## DESCRIPTION OF THE TASK
Restate word for word the lines of the data below, from the first through the one that has "obj.data.set_sharp_from_angle(angle=math.radians(sharp_deg))".

## DATASET EXCERPT
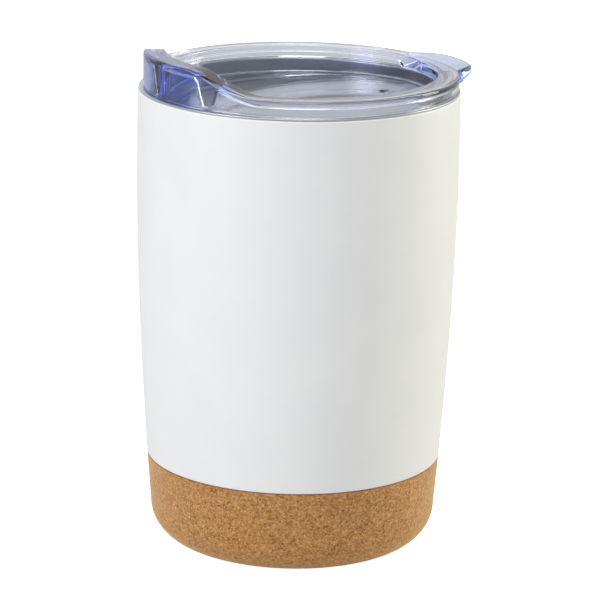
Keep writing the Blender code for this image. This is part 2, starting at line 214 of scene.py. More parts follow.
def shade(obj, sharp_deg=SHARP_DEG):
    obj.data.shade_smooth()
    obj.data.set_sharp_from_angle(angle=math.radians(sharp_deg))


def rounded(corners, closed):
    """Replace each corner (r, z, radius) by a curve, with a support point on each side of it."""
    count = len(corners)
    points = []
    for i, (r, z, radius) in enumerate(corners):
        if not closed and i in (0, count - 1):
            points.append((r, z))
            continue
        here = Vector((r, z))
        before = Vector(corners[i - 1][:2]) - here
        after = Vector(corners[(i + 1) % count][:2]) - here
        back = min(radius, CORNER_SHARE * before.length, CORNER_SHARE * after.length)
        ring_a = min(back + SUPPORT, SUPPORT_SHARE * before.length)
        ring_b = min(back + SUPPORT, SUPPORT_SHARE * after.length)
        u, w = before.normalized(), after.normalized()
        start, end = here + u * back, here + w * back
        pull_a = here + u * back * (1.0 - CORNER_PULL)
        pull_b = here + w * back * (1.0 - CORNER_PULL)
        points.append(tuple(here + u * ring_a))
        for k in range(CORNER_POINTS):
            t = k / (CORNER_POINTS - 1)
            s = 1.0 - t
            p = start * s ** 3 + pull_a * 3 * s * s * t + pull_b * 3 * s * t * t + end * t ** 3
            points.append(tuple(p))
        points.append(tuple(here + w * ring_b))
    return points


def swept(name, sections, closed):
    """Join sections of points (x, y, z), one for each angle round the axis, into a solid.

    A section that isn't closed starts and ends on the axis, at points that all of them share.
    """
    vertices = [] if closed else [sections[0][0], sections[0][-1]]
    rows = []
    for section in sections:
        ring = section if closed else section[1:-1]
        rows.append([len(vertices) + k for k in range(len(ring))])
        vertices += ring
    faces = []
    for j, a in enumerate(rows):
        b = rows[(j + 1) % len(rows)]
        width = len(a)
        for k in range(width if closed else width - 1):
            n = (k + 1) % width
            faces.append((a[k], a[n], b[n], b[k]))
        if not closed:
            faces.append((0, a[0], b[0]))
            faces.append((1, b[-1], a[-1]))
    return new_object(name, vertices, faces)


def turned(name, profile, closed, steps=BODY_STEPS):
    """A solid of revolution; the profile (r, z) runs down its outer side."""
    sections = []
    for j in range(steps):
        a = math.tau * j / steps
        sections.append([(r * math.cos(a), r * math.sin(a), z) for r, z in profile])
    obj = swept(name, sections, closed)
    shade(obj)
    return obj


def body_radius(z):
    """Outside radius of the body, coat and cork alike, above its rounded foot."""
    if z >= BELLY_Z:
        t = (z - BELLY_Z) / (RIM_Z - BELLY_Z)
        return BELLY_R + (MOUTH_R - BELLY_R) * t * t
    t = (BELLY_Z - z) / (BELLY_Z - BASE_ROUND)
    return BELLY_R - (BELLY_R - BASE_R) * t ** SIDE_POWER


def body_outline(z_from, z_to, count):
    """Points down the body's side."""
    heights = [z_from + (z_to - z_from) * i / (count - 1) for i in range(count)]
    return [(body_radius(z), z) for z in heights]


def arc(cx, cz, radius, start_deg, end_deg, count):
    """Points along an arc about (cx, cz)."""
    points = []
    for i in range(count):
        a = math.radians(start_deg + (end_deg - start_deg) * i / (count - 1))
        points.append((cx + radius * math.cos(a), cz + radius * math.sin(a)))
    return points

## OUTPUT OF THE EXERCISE
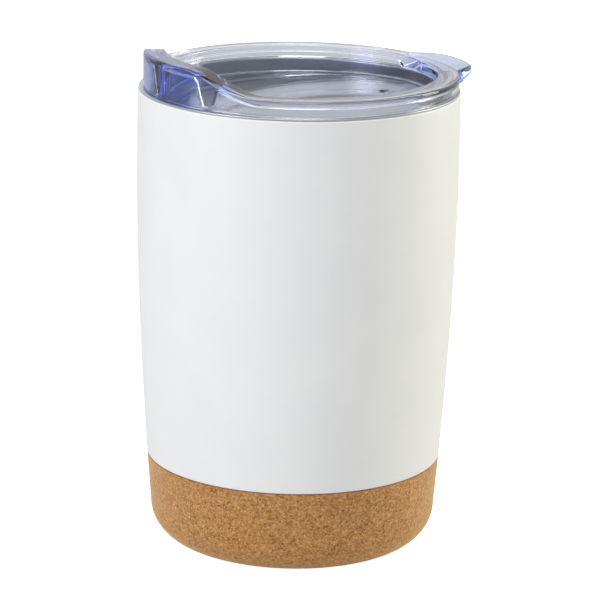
Keep writing the Blender code for this image. This is part 2, starting at line 214 of scene.py. More parts follow.
def shade(obj, sharp_deg=SHARP_DEG):
    obj.data.shade_smooth()
    obj.data.set_sharp_from_angle(angle=math.radians(sharp_deg))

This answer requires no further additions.